Он был неизменно любезен с Карлоттой, оказывая ей внимание, от которого она впадала в отчаяние, чувствуя в нем фальшь и неискренность.
— Норман, — сказала она, — я хочу поговорить с тобой. Пожалуйста, послушай меня.
— Ну конечно, — ответил он, — что же ты хочешь сказать?
— Я пыталась поговорить с тобой в течение нескольких дней, — нервно сказала она, — но у меня не было возможности, потому что мы были постоянно окружены друзьями, во всяком случае, ты.
— Прошу прощения, но я думал, что тебе доставляют удовольствие те развлечения, что я устраивал для тебя. Они стоят кучу денег.
Карлотта вспыхнула.
— Норман, — сказала она. — Ты ужасно обращаешься со мной.
— Ужасно? — воскликнул он. — Боюсь, что я не понимаю тебя. Я делал все, что в моих силах, чтобы наш медовый месяц прошел великолепно.
— О, будь честным, — нетерпеливо сказала Карлотта. — Ты ничего подобного не делаешь. Ты окружаешь себя смешными, глупыми людьми, которые ни тебе, ни мне не нужны.
— В таком случае, извини. Я думал, что Дрейсоны твои друзья и тебе они нравятся.
— Нет, не нравятся, — устало ответила Карлотта. — Я говорю о нас, Норман. Я сожалею о той ночи… И ужасно огорчена.
— Мое милое дитя, — ответил Норман. — Прошу тебя, не расстраивайся из-за такого пустяка.
— Норман, ты не откровенен и не искренен со мной, — в отчаянии сказала Карлотта. — Неужели ты не понимаешь?

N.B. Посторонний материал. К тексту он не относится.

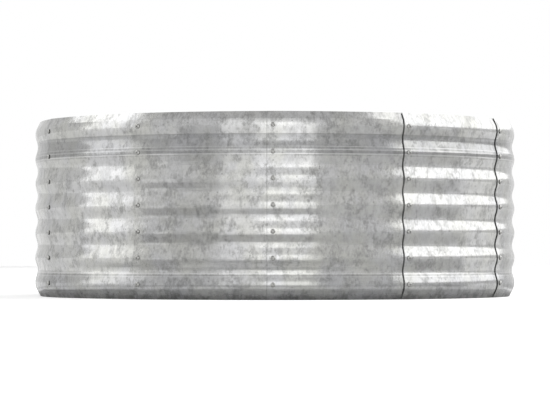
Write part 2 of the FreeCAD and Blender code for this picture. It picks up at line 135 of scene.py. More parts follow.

Я была сумасшедшей, усталой, истеричной и наговорила тебе много такого, о чем и не думала. Перестань наказывать меня.
Норман посмотрел на нее. Ей казалось, что его глаза сделаны из стали.
— Нечего извиняться, — сказал он, — уверяю тебя. Я люблю правду. И всегда любил.
— Но это не было правдой, — ответила Карлотта. — Клянусь тебе, то, что я сказала, — неправда.
Норман подошел к ней. Он не дотронулся до нее, но стоял очень близко и смотрел на нее.
— Посмотри на меня! — приказал он.
Она задрожала, но заставила себя поднять голову и посмотреть ему в глаза, хотя губы у нее тряслись, а руки конвульсивно сжались.
— Поклянешься ли ты на Библии всем тем, что священно для тебя, что ты любишь меня только ради меня?
Карлотта была парализована, она не могла говорить, казалось, что ее язык прилип к гортани, губы пересохли. Она могла только смотреть на него, а потом под его взглядом опустила глаза.
Он засмеялся, но в смехе не было веселья, а была только горечь, которую не высказать словами. И оставил ее одну.
Несколько минут она стояла неподвижно, затем упала на диван, зарыдав так, как будто сердце у нее разрывается.